Handling Multi-State Payroll Withholding After an Employee Move

How should employers manage multi-state payroll withholding when an employee relocates?

Multi-state payroll withholding is the employer practice of deducting state income taxes based on the employee’s state(s) of residence and employment. After a move, employers must update withholding, register with new state agencies if required, and apply reciprocity rules or credits to avoid double withholding and penalties.
Payroll manager and relocated employee reviewing laptop showing two highlighted US states and payroll documents on a table with a small moving box in a modern HR office

Quick overview

Employers must act promptly when an employee relocates to a different state. A move can change which state(s) have the right to tax wages and how much should be withheld. Immediate, documented steps reduce compliance risk and make year-end reporting and payroll reconciliation far easier.

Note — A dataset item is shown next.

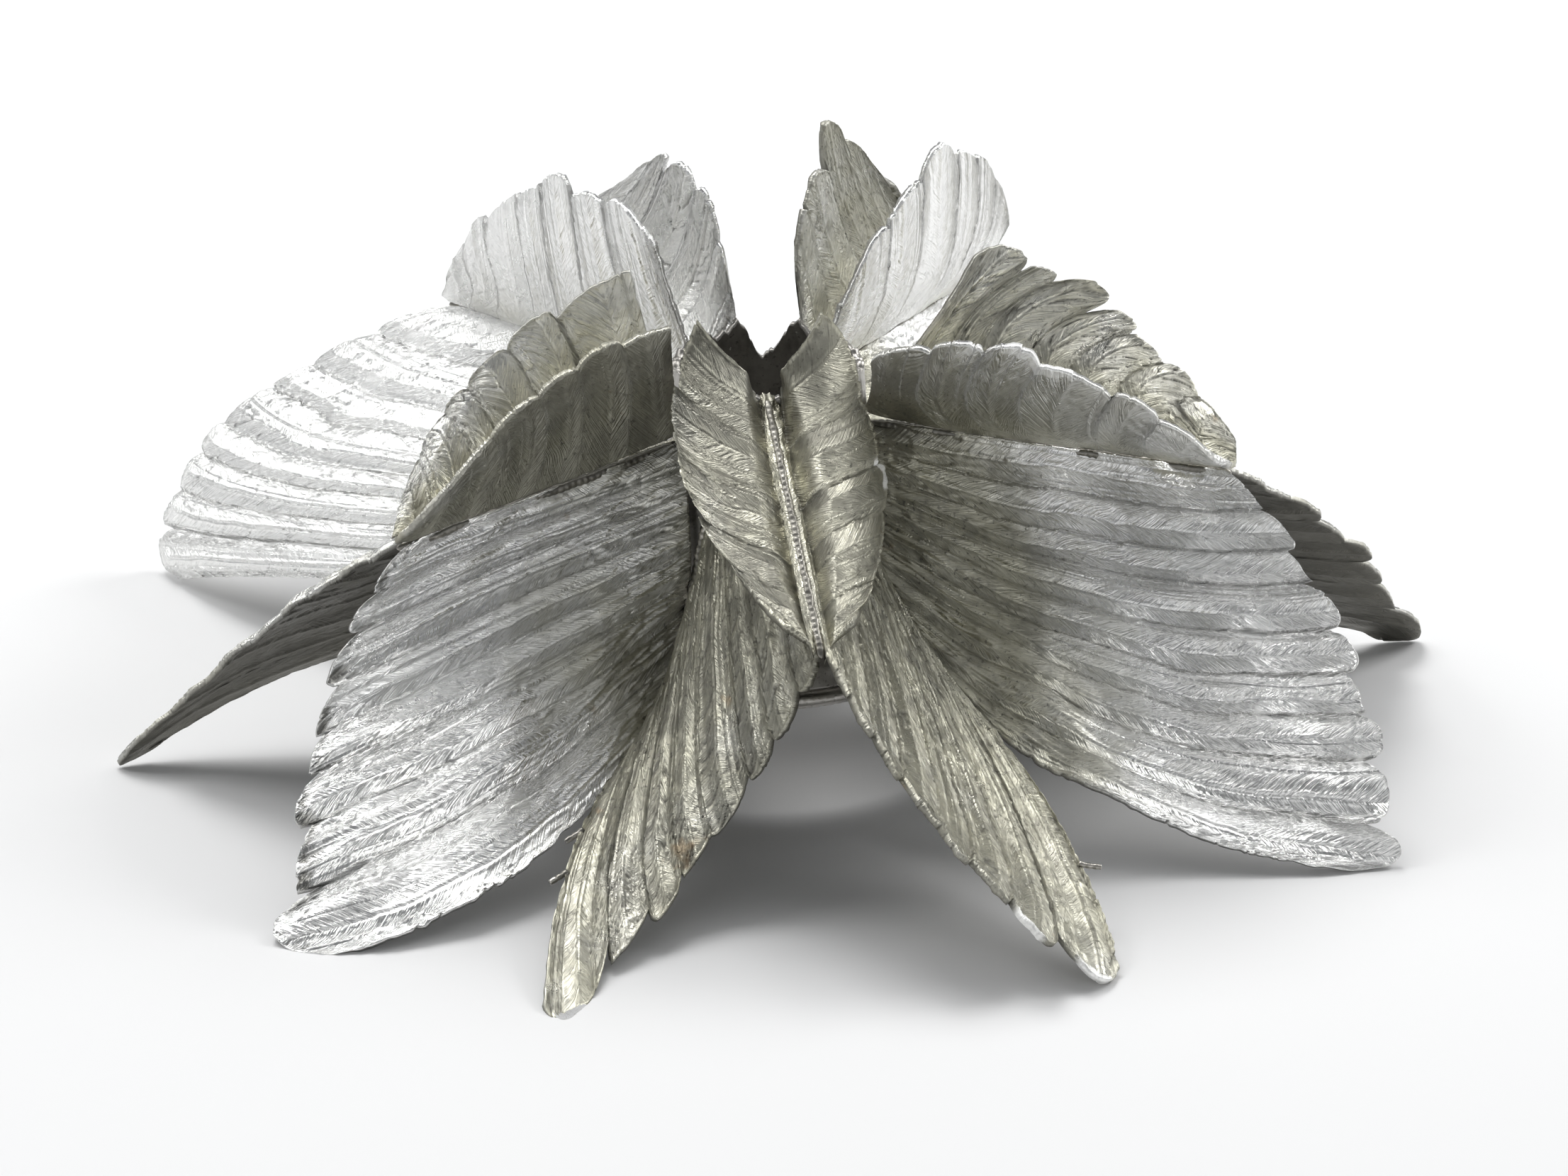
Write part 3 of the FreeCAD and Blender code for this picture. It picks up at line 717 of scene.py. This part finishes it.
# Where a wing's look differs from the other wings of its tier.
SPECIAL = {
    "lower_front_left": LEG,
    "lower_front_right": LEG,
    "lower_left_front": {"patina": 0.0, "root_patina": 0.5, "lumps": 2.2, "tip_shade": 0.45, "face_darkening": -0.08},
    "lower_left_back": {"patina": 0.5, "painted_back_shade": 1.15},
    "lower_backleft_outer": {
        "pitch_along": 1.0, "root_patina": 0.3, "coverts": 0.3, "lumps": 0.7, "notch": 7.0,
    },
    "lower_right_back": {"patina": 0.5, "painted_back_shade": 1.2},
    "lower_right_front": {"patina": 0.0, "root_patina": 0.9, "lumps": 2.6, "face_darkening": -0.1},
    "upper_front_left": LOBE,
    "upper_front_right": LOBE | {"face_darkening": 0.24},
    "upper_left_front": {"patina": 0.65, "relief": 0.6, "keel_shade": 0.8, "painted_back_shade": 0.6},
    "upper_left_back": {"patina": 0.45},
    "upper_backleft_outer": {"patina": 0.0, "root_patina": 0.25, "notch": 4.0, "painted_back_shade": 0.0},
    "upper_backleft_inner": {"patina": 0.0, "root_patina": 0.1, "notch": 6.0, "step": 1.0, "painted_back_shade": 0.0},
    "upper_backright_inner": {"patina": 0.5, "notch": 8.0, "step": 1.8},
    "upper_backright_outer": {"patina": 0.0, "root_patina": 0.3, "notch": 4.0, "painted_back_shade": 0.0},
    "upper_right_front": {"patina": 0.35, "relief": 0.7, "keel_shade": 0.8, "painted_back_shade": 0.2},
    "upper_right_back": {"patina": 0.6, "face_darkening": 0.16},
}
# Bright filed stretches of a wing's feathered edge, as shares across the wing.
FILED_EDGES = {
    "lower_front_right": [(0.02, 0.13), (0.2, 0.3)],
    "upper_right_front": [(0.3, 0.36), (0.4, 0.62)],
    "upper_front_right": [(0.42, 0.55)],
}
LOWER_SEED, UPPER_SEED, SEED_STEP = 100, 700, 40


def add_wing(tier, name, net, feathers, side, seed, look):
    """Build one wing with its own look and stand it in for its CAD node."""
    title = tier + "_" + name
    filed = FILED_EDGES.get(title, [])
    piece = wing(title, net, feathers, side, seed, look | SPECIAL.get(title, {}), filed)
    finish_piece(piece, wing_metal, "wing_metal", tier + "_wing_" + name)


for number, (name, (_, side, _, feathers, *_)) in enumerate(LOWER_WINGS.items()):
    add_wing("lower", name, lower_net(name), feathers, side, LOWER_SEED + SEED_STEP * number, LOWER_LOOK)

for number, (name, (_, side, feathers, *_)) in enumerate(UPPER_WINGS.items()):
    add_wing("upper", name, upper_net(name), feathers, side, UPPER_SEED + SEED_STEP * number, UPPER_LOOK)

finish_piece(throat_collar(), throat_metal, "throat_metal", "throat_collar")
finish_piece(weld_ring(), weld_metal, "weld_metal", "skirt_weld_ring")

KEEL_BEAD_RADIUS, KEEL_BEAD_SEED = 1.7, 40
for number, trough in enumerate(TROUGHS):
    start = place(turn(keel(trough, 0.02), 0, -4.8))
    end = place(turn(keel(trough, 0.99), 0, -2.8))
    piece = bead("keel_bead_" + trough, start, end, KEEL_BEAD_RADIUS, KEEL_BEAD_RADIUS,
                 KEEL_BEAD_SEED + number, groove_shade=0.9)
    finish_piece(piece, weld_metal, "weld_metal", "keel_weld_" + trough)

VALLEY_BEAD_RADII, VALLEY_BEAD_SEED = (2.6, 1.9), 60
for number, (valley, (azimuth, _, _)) in enumerate(VALLEYS.items()):
    start = place((azimuth, SKIRT_RADIUS + 1, SKIRT_HEIGHT + 4))
    end = place((azimuth, WAIST[0] + 2.5, WAIST[1] - 6))
    piece = bead("valley_bead_" + valley, start, end, *VALLEY_BEAD_RADII, VALLEY_BEAD_SEED + number)
    finish_piece(piece, weld_metal, "weld_metal", "valley_weld_" + valley)

STUB_LENGTH, STUB_RADII, STUB_SEED = 6, (1.1, 0.95), 80
for number, (name, (wing_name, share)) in enumerate(SPRUE_STUBS.items()):
    net = lower_net(wing_name)
    foot = net_points(net, np.array(share), np.array(0.0))
    outward = foot - net_points(net, np.array(share), np.array(0.1))
    outward /= np.linalg.norm(outward)
    start, end = foot - outward * MM, foot + outward * STUB_LENGTH * MM
    piece = bead("sprue_" + name, start, end, *STUB_RADII, STUB_SEED + number, turns=12, around=16)
    finish_piece(piece, weld_metal, "weld_metal", "sprue_stub_" + name)

# ---------------------------------------------------------------------------------------------
# Studio
# ---------------------------------------------------------------------------------------------
FLOOR_RADIUS, FLOOR_SIDES = 2.2, 96
floor_mesh = bpy.data.meshes.new("floor")
floor_angles = [2 * math.pi * side / FLOOR_SIDES for side in range(FLOOR_SIDES)]
floor_rim = [(FLOOR_RADIUS * math.cos(angle), FLOOR_RADIUS * math.sin(angle), 0) for angle in floor_angles]
floor_mesh.from_pydata(floor_rim, [], [tuple(range(FLOOR_SIDES))])
floor = bpy.data.objects.new("floor", floor_mesh)
bpy.context.collection.objects.link(floor)
floor_material = bpy.data.materials.new("floor_paper")
floor_material.use_nodes = True
paper = floor_material.node_tree.nodes["Principled BSDF"]
paper.inputs["Base Color"].default_value = (0.84, 0.84, 0.84, 1)
paper.inputs["Roughness"].default_value = 0.6
paper.inputs["Specular IOR Level"].default_value = 0.2
floor_mesh.materials.append(floor_material)


def softbox(name, location, target, width, depth, power):
    """An area light that faces a point."""
    light = bpy.data.lights.new(name, "AREA")
    light.shape = "RECTANGLE"
    light.size, light.size_y = width, depth
    light.energy = power
    lamp = bpy.data.objects.new(name, light)
    bpy.context.collection.objects.link(lamp)
    lamp.location = location
    away = np.array(location, float) - np.array(target, float)
    horizontal = math.hypot(away[0], away[1])
    lamp.rotation_euler = (math.atan2(horizontal, away[2]), 0, math.atan2(away[0], -away[1]))


softbox("key_softbox", (-0.5, 1.45, 2.5), (0, 0, 0.05), 1.2, 1.2, 43)
softbox("top_softbox", (0.0, 0.6, 2.1), (0, 0, 0.05), 4.0, 1.4, 16)
softbox("left_softbox", (-1.9, 0.5, 1.95), (0, 0, 0.08), 1.1, 1.1, 14)
softbox("right_softbox", (1.9, 0.9, 1.65), (0, 0, 0.08), 1.2, 1.1, 27)

world = bpy.data.worlds.new("studio")
bpy.context.scene.world = world
world.use_nodes = True
sky = Nodes(world.node_tree)
background = world.node_tree.nodes["Background"]
direction = sky.add("ShaderNodeSeparateXYZ", {0: sky.add("ShaderNodeTexCoord").outputs["Generated"]})
glow = sky.mix(sky.ramp(direction.outputs[2], 0.05, 0.6), (0.76, 0.77, 0.78, 1), (0.21, 0.215, 0.22, 1))
world.node_tree.links.new(glow, background.inputs["Color"])
world.node_tree.links.new(sky.ramp(direction.outputs[1], -0.7, 0.3, 0.9, 1.0), background.inputs["Strength"])

ELEVATION = math.radians(25)
CAMERA_DISTANCE = 1.5
AIM = AXIS + MM * np.array([5, 0, 47])
camera_data = bpy.data.cameras.new("camera")
camera_data.sensor_width = 36
camera_data.lens = 109.6
camera_data.clip_end = 50
camera = bpy.data.objects.new("camera", camera_data)
bpy.context.collection.objects.link(camera)
camera.location = AIM + CAMERA_DISTANCE * np.array([0, -math.cos(ELEVATION), math.sin(ELEVATION)])
camera.rotation_euler = (math.pi / 2 - ELEVATION, 0, 0)
bpy.context.scene.camera = camera
bpy.context.scene.view_settings.view_transform = "Standard"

This article explains what to check, the actions to take, and common pitfalls, drawing on practical experience and current IRS guidance (see Employer’s Tax Guide, IRS Pub. 15) and state withholding resources.

Sources and official guidance: IRS Employer’s Tax Guide (Publication 15): https://www.irs.gov/pub/irs-pdf/p15.pdf; IRS State Income Tax Information: https://www.irs.gov/businesses/small-businesses-self-employed/state-income-tax-information; Consumer Financial Protection Bureau: https://www.consumerfinance.gov/consumer-tools/taxes/.


Why a move changes withholding

When an employee moves, one or more of these items may change:

  • Resident state: The state where the employee is domiciled can tax worldwide wages, subject to credits and agreements.
  • Work state: The state where the employee physically performs services can tax wages earned there.
  • Employer nexus and registration: You may need to register to withhold and remit in a new state and file quarterly returns.
  • Reciprocal agreements or credits: Some states allow residents to avoid withholding by the work state or provide credits to avoid double taxation.

In practice, I’ve seen small employers assume payroll stays the same and then face sizable state liabilities and interest because they weren’t registered to withhold in the new state.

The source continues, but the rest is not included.